━━━━━ GIVEN ENTRIES
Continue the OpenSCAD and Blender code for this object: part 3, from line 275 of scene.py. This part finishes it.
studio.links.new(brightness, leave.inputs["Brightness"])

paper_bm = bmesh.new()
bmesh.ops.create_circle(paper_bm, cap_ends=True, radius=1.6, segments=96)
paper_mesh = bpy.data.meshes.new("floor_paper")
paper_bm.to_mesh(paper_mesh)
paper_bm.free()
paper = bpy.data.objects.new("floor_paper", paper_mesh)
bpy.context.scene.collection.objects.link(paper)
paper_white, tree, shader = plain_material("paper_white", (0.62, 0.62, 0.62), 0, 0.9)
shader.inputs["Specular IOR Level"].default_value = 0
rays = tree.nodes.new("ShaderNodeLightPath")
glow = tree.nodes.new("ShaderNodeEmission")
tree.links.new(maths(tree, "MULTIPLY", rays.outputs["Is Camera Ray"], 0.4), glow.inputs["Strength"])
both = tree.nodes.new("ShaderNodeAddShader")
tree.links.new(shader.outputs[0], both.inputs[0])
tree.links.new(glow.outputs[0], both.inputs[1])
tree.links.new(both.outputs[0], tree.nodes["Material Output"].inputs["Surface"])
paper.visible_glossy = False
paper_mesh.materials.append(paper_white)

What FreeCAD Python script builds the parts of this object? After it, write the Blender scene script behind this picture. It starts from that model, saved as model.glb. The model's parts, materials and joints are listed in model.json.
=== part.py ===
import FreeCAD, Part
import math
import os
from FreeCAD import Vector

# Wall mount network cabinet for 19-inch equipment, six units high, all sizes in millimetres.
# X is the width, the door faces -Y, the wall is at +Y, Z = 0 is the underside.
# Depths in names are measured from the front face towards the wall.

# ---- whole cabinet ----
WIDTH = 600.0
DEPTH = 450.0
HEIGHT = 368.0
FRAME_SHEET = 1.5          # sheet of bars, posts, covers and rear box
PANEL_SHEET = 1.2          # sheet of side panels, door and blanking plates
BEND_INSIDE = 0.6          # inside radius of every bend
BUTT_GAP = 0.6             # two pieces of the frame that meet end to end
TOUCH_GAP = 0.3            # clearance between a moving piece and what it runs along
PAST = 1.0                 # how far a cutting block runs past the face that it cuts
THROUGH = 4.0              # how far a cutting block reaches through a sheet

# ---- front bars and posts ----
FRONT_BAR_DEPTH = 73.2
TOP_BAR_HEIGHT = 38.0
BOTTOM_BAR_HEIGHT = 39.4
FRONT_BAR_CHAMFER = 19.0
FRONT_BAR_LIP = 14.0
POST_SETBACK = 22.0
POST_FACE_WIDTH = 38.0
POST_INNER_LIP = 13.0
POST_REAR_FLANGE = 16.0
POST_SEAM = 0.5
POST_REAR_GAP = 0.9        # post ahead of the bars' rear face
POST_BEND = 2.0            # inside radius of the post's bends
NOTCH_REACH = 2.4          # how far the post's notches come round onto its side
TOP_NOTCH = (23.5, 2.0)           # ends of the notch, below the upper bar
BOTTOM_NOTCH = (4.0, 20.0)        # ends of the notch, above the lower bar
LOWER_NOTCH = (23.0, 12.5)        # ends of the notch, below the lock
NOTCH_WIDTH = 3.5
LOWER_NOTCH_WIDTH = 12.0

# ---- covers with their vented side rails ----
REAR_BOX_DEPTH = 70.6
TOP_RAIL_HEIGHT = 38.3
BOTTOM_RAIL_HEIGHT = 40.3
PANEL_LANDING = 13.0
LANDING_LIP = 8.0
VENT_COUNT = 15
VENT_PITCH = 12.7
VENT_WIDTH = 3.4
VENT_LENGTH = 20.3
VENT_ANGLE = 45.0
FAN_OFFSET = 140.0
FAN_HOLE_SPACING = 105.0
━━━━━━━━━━
WRITTEN PROBLEM
Starting with the first line of the records, repeat every line up to and including the one containing "# Depths in", and nothing else.

RIGHT ANSWER
Continue the OpenSCAD and Blender code for this object: part 3, from line 275 of scene.py. This part finishes it.
studio.links.new(brightness, leave.inputs["Brightness"])

paper_bm = bmesh.new()
bmesh.ops.create_circle(paper_bm, cap_ends=True, radius=1.6, segments=96)
paper_mesh = bpy.data.meshes.new("floor_paper")
paper_bm.to_mesh(paper_mesh)
paper_bm.free()
paper = bpy.data.objects.new("floor_paper", paper_mesh)
bpy.context.scene.collection.objects.link(paper)
paper_white, tree, shader = plain_material("paper_white", (0.62, 0.62, 0.62), 0, 0.9)
shader.inputs["Specular IOR Level"].default_value = 0
rays = tree.nodes.new("ShaderNodeLightPath")
glow = tree.nodes.new("ShaderNodeEmission")
tree.links.new(maths(tree, "MULTIPLY", rays.outputs["Is Camera Ray"], 0.4), glow.inputs["Strength"])
both = tree.nodes.new("ShaderNodeAddShader")
tree.links.new(shader.outputs[0], both.inputs[0])
tree.links.new(glow.outputs[0], both.inputs[1])
tree.links.new(both.outputs[0], tree.nodes["Material Output"].inputs["Surface"])
paper.visible_glossy = False
paper_mesh.materials.append(paper_white)

What FreeCAD Python script builds the parts of this object? After it, write the Blender scene script behind this picture. It starts from that model, saved as model.glb. The model's parts, materials and joints are listed in model.json.
=== part.py ===
import FreeCAD, Part
import math
import os
from FreeCAD import Vector

# Wall mount network cabinet for 19-inch equipment, six units high, all sizes in millimetres.
# X is the width, the door faces -Y, the wall is at +Y, Z = 0 is the underside.
# Depths in names are measured from the front face towards the wall.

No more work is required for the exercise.